Between the inception of the 105 Arrow and the time it went into testing, the government changed and C. D. Howe was thrown out of his job.  The new prime minister didn’t like Howe, hated Crawford and he saw the Avro as “government spending” instead of an investment in defense and avionics.  He closed down the entire Avro program including the Avro hover cars that were in the design and testing stages.  (The next time I hear one of my friends say, “I was promised flying cars by the 21st century.  Where are my flying cars?” I’m going to reply, “In Prime Minister Diefenbaker‘s trash can.”) Diefenbaker’s order crippled the third largest business in Canada and put over thirty thousand people out of work.   Economic disaster.  The best and the brightest of those ex-employees (including Jim Chamberlin) found work in the USA, moving on to NASA, McDonnell-Douglas and the Concorde.  That action was called Canada’s “brain-drain” and it’s probably why the Arrow’s appearance is so similar of the Concorde’s.  Those engineers took the look of the Arrow with them when they left Canada forever.

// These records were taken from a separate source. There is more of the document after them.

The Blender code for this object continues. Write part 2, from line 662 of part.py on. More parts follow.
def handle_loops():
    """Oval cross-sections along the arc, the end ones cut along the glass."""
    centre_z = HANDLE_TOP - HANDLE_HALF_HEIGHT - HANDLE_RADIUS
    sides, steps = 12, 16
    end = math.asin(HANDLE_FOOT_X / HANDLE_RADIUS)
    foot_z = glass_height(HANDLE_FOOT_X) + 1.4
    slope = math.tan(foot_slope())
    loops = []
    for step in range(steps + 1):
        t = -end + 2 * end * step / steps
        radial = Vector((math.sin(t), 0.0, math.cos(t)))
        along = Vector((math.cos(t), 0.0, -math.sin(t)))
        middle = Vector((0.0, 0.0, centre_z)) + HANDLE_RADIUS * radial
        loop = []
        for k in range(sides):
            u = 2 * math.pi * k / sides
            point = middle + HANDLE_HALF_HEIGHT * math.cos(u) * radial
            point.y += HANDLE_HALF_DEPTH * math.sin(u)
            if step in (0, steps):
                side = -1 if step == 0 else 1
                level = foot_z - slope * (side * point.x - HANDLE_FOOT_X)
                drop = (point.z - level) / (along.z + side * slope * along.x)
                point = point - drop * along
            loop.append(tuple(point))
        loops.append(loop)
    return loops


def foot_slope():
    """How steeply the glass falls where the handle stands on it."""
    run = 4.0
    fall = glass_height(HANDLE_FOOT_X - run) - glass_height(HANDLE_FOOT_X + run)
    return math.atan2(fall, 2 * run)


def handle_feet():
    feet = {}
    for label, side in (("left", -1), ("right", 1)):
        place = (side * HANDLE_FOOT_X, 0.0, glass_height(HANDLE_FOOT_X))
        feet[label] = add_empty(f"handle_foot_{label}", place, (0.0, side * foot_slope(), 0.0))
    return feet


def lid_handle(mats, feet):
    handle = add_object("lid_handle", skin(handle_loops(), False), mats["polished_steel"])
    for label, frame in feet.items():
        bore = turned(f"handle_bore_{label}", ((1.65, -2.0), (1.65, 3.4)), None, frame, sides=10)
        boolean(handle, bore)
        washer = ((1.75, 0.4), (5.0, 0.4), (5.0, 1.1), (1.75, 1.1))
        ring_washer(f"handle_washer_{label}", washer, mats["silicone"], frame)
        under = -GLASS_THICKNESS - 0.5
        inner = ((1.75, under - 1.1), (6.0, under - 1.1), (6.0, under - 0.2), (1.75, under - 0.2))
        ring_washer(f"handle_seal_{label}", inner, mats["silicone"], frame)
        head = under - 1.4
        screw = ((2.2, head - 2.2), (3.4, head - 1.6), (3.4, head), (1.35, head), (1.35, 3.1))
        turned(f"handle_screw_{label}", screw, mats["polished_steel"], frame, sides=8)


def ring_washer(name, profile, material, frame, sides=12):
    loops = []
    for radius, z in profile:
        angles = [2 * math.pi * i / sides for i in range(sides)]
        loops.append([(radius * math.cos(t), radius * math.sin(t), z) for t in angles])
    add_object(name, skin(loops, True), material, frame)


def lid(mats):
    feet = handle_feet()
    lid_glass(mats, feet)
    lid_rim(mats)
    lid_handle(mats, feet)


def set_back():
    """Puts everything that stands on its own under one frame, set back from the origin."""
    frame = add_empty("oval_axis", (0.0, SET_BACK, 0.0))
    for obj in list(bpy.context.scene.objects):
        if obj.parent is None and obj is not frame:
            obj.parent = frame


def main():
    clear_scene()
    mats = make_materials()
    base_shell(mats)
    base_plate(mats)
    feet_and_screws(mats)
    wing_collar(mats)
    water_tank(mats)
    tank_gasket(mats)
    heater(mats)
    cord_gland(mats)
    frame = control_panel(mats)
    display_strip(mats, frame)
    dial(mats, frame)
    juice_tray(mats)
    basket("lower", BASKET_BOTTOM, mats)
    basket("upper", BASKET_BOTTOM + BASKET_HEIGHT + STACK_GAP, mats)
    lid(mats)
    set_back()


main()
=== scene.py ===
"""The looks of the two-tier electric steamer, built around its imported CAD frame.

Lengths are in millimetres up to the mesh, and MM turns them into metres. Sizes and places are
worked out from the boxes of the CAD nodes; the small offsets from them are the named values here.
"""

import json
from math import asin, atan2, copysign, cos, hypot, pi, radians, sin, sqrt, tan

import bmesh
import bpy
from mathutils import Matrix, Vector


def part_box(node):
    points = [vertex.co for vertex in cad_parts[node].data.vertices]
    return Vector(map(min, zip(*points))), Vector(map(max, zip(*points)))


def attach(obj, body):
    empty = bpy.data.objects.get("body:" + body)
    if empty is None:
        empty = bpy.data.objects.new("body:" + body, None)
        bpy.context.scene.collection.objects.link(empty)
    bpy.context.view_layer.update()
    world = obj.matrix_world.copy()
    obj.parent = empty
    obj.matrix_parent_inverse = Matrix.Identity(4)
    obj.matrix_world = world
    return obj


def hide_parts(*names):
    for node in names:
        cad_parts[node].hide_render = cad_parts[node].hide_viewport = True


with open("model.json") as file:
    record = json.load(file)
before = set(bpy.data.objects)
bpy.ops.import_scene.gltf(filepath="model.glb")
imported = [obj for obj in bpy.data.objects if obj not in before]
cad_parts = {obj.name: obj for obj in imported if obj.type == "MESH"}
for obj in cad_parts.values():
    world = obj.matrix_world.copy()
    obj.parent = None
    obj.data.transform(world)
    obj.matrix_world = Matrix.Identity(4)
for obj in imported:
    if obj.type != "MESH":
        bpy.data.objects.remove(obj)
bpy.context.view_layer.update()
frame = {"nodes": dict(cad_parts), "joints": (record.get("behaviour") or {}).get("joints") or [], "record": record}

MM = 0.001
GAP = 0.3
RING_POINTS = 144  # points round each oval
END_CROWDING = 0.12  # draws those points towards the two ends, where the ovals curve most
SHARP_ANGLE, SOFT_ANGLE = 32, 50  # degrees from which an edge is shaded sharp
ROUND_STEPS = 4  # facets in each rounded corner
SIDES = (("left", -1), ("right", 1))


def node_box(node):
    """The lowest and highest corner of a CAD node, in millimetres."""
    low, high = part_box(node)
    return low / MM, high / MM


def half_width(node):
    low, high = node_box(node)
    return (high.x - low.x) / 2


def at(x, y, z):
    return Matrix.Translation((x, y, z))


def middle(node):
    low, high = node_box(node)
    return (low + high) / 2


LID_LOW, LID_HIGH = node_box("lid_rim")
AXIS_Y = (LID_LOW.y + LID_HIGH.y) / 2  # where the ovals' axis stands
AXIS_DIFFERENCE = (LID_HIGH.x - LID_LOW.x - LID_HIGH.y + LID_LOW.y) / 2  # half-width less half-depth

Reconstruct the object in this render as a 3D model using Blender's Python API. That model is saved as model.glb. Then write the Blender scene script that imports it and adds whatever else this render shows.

They weren’t allowed to take anything else.  For reasons that still don’t make sense to me, the Canadian government ordered that all property of Avro Aircraft would be destroyed.  The government didn’t want the finished planes and couldn’t be bothered to recoup some of their money by selling or leasing them to anyone else.  Parts were demolished, plans were burnt and the expensive finished planes were cut up for scrap.  It wasn’t enough to kill the Arrow, someone decided.  They had to obliterate any sign it had ever existed.

There’s a lovely legend at the end of this tragic tale.   It’s whispered that once the order went out to destroy the completed Arrows, one pilot decided to rebel.  He took one of the eleven completed planes from the hangar, taxied it down the runway and flew it to an unknown place where it stays under wraps, protected from politicians and idiots.   The story’s probably not true but it’s lovely to imagine otherwise. 

And that’s where Avro Arrow stays now, in the imagination and memory of a few visionary people.  Unlike Apollo 1 or the Titanic disasters, the Arrow’s demise wasn’t caused by “failure of imagination”.  It came from a lack of vision, a failure of faith in the imagination.  And Canada has carried the burden of that failure ever since.